Что хорошего они принесли ему? Даже под конец, с Марселой, когда он придумал новую сказку про специальный медицинский фонд для семей, она наотрез отказалась:
– Что есть, Мигель, то есть. Я предпочитаю умереть с достоинством в моем доме, а не гоняться за несбыточными надеждами.
Он сидел на кровати и разглядывал аккуратные ящички, на которые поделил свою жизнь. В другой половине гардероба за запертой дверцей висели платья Марселы, как она оставила
Он открыл Марселинину половинку гардероба, и его окатило сиреневым запахом пудры. Увидев ее платья, Фортунато заплакал.
Часом позже он пристегнул девятимиллиметровый браунинг и отправился в «Семнадцать каменных ангелов».
Глава седьмая
Афина в белой шелковой блузке ждала его в вестибюле «Шератона» и с застенчивым нетерпением посматривала на вход. Подходяще, с одобрением подумал он, для вечера с мужчиной на двадцать пять лет старше. Нужно одеться хорошо, но не соблазнительно.
По дороге к автомобилю она, как ему показалось, немного нервничала.
– Что за привычка у вас здесь ужинать в полночь!
– Мы здесь едим поздно, Афина. Вся штука в том, что нужна маленькая сиеста. Потом просыпаетесь, пьете саfесitо, [40] и все в порядке.
Они сели в «фиат-уно» и поехали в сторону Ла-Боки. Осенний вечер веял мягким теплом, еще не утратившим приятной легкой сыроватости, так приятно облагораживающей воздух в летнее время. Теплый ветерок обтекал лицо Фортунато, словно мягкая полоска бархата. Улицы Палермо выглядели необыкновенно красивыми, переплетающиеся ветвями платаны по обе стороны мостовой образовывали над головой сплошной коридор, разукрашенный бледно-зелеными сгустками листьев. Улочкам поменьше великолепные старые особняки придавали необъяснимое ощущение материального благополучия, будто жизнь за их стенами текла в размеренном, но вполне чувственном довольстве. Большие многоквартирные дома этого оплота верхнего слоя среднего класса сверкали залитыми ярким светом вестибюлями за стенами из зеркального стекла. На ум приходили приемы, на которых официанты с напомаженными черными волосами и в белых пиджаках разносят гостям коктейли. По обеим сторонам улицы выстроились балконы, увитые вьющимися растениями и уставленные цветами в горшках, с некоторых балконов поднимался к небу голубоватый дымок жарящегося мяса. Почти на каждом углу бойкое кафе отбрасывало на улицу теплый отблеск.
40
Порция кофе (исп.).
– Это Палермо, – пояснил он ей. – Кварталы среднего класса и семей с еще большим доходом, хотя за последнее время они становятся очень модными.

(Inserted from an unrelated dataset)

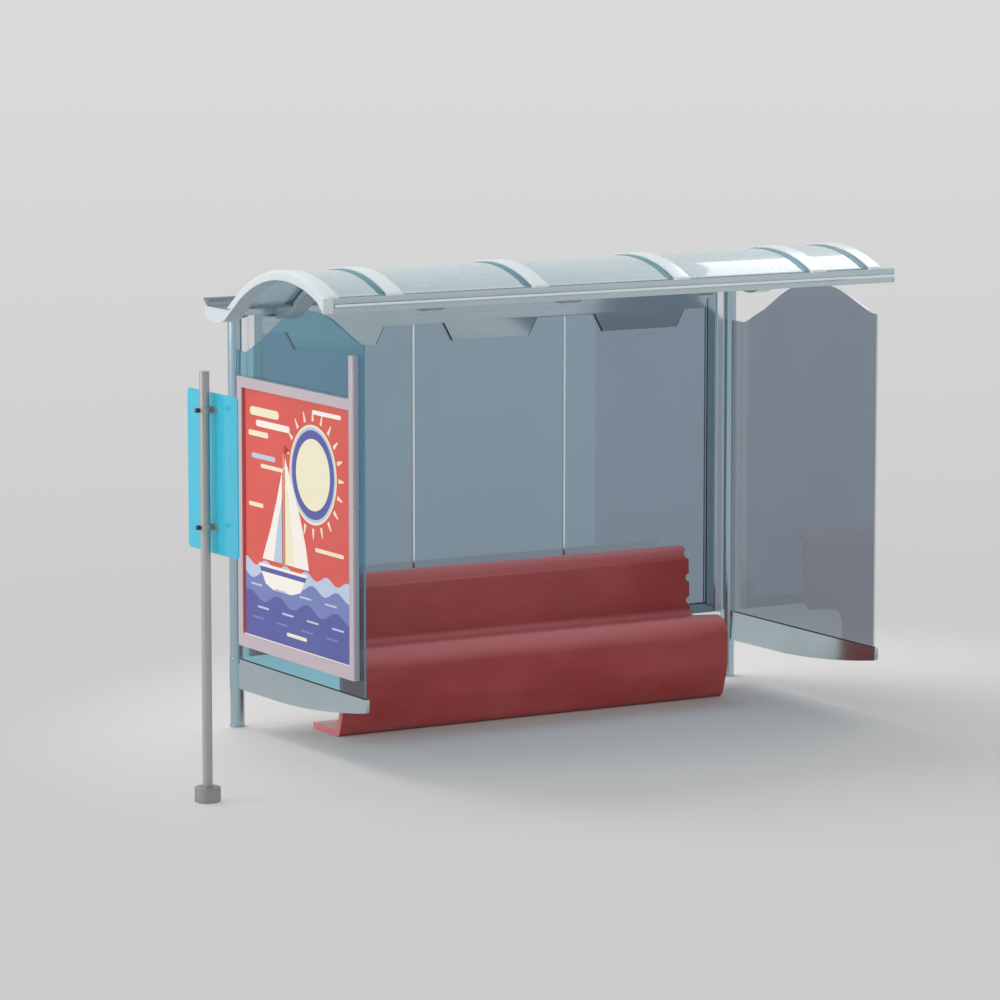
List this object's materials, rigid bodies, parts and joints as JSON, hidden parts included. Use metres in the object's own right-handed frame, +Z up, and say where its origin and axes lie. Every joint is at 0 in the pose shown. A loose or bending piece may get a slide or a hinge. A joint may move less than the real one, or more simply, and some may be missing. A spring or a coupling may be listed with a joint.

– Здесь красиво, – произнесла доктор.
– Буэнос-айресцы, портеньо, любят уличную жизнь, – рассказывал Фортунато. – Видите балконы? Людям нравится открывать двери потоку воздуха, слушать звуки улицы и выглядывать на нее.

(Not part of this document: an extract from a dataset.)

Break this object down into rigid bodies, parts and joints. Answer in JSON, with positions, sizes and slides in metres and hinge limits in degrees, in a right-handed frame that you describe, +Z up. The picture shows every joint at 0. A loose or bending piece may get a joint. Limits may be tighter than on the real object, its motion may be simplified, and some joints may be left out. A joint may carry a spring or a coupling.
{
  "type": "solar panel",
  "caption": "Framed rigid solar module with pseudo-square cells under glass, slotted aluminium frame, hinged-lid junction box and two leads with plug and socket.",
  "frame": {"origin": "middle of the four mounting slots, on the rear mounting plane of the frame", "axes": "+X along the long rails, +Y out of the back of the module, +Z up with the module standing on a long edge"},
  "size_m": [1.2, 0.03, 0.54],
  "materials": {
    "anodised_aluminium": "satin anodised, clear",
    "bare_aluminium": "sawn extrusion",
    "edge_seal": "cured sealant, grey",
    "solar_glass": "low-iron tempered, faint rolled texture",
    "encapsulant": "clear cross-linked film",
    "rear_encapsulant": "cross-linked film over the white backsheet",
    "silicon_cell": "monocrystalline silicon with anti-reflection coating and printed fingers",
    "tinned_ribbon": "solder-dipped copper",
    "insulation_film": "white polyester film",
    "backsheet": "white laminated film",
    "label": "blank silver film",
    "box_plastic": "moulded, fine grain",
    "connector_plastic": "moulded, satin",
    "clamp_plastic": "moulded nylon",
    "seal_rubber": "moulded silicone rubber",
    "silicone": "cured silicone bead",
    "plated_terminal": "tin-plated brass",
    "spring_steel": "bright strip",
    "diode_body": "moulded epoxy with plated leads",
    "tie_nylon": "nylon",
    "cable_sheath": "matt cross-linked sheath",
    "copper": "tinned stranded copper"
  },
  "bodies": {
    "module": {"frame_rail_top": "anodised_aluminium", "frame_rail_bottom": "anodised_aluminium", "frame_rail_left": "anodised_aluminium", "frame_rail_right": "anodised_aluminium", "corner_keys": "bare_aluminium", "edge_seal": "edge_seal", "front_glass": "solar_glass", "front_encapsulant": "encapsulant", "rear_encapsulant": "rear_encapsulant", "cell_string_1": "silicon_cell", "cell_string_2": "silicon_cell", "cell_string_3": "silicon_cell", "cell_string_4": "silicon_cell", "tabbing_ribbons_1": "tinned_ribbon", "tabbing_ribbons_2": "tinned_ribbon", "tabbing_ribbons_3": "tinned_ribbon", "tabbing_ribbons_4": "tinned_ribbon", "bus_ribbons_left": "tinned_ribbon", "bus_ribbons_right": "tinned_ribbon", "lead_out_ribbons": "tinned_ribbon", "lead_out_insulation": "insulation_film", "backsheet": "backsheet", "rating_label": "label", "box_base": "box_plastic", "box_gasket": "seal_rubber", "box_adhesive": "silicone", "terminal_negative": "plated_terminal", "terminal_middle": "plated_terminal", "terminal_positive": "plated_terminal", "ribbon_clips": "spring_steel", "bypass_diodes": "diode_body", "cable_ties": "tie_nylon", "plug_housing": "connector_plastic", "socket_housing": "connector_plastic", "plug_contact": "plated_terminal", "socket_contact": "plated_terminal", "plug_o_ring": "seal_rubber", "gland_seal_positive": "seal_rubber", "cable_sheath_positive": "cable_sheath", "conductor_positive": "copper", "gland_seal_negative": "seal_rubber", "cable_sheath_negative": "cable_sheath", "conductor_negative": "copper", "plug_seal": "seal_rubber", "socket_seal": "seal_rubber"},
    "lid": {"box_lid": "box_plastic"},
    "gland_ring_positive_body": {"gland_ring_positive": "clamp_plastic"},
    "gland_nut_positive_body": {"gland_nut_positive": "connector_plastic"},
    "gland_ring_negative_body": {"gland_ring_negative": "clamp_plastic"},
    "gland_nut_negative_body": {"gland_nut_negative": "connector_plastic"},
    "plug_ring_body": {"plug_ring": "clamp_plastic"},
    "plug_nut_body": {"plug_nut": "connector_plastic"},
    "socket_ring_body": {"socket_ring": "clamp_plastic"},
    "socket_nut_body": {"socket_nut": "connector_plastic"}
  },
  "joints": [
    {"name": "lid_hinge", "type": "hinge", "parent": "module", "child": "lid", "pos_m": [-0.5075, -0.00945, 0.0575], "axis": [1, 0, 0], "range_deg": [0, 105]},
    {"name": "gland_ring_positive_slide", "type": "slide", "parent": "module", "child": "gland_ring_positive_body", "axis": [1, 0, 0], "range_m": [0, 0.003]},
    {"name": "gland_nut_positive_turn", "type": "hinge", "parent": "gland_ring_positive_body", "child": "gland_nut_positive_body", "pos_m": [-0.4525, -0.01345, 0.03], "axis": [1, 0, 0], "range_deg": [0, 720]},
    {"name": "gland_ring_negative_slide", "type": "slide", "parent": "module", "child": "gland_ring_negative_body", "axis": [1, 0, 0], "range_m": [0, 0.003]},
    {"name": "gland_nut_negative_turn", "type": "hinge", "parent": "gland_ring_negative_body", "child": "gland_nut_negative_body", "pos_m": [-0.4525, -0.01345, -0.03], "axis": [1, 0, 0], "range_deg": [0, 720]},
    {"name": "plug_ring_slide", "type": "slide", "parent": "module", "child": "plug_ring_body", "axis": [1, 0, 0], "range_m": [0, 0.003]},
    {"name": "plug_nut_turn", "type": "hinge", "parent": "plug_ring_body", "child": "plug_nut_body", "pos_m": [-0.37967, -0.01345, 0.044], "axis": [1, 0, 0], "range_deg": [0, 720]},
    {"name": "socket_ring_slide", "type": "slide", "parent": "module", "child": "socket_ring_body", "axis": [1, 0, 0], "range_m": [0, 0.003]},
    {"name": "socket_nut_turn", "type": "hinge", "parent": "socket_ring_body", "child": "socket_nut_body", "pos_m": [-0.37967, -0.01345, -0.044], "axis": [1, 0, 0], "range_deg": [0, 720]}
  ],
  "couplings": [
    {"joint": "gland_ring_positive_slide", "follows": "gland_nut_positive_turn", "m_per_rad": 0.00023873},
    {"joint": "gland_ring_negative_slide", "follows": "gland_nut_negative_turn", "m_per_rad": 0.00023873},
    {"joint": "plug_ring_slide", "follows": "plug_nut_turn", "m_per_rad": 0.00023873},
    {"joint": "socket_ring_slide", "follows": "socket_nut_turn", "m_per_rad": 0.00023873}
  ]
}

Он видел, как она наблюдает за хорошо одетыми людьми, неторопливо прохаживающимися по тротуарам или поднимающими стаканы в сверкающем золотыми люстрами ресторане.
– Извините меня, Афина, я очень рад, что вы приехали, но все-таки не понимаю, почему они прислали эксперта по правам человека вроде вас, а не кого-нибудь из ФБР.

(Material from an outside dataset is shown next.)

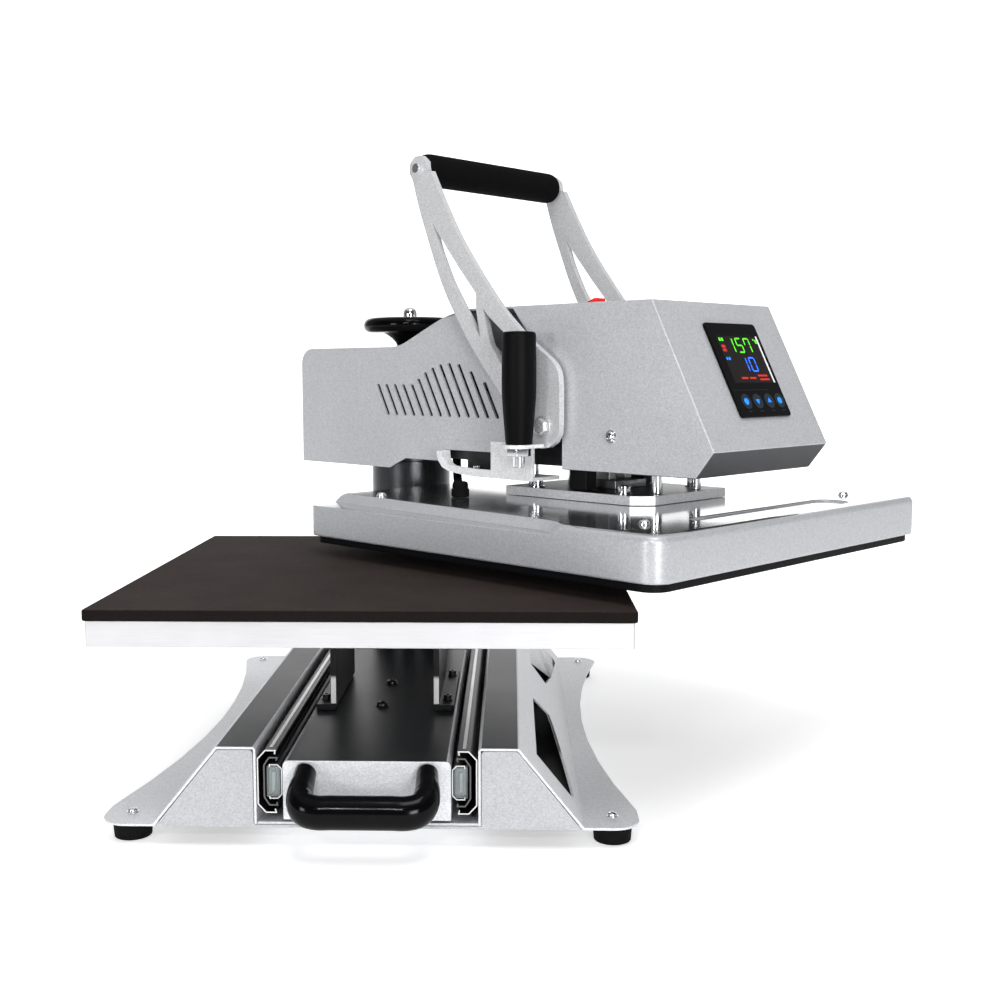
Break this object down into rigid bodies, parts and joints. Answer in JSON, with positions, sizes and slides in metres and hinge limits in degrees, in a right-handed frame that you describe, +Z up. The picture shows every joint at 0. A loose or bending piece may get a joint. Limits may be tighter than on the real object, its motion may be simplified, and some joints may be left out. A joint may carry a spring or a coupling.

Девушка старалась держаться уверенной, но в ее ответе ему почудилась некоторая скованность.
– Думаю, это внутриполитические проблемы, Мигель. Государственный департамент посчитал, что эту проблему лучше всего рассматривать как проблему прав человека и таким образом обойти вопросы юрисдикции и подобные вещи.
Фортунато успокоился. Да, из ее слов следовало то, что уже говорил Шеф: гринго не придают этому значения. Иначе зачем бы им было посылать женщину, ничего собой не представляющую и не имеющую никаких полномочий?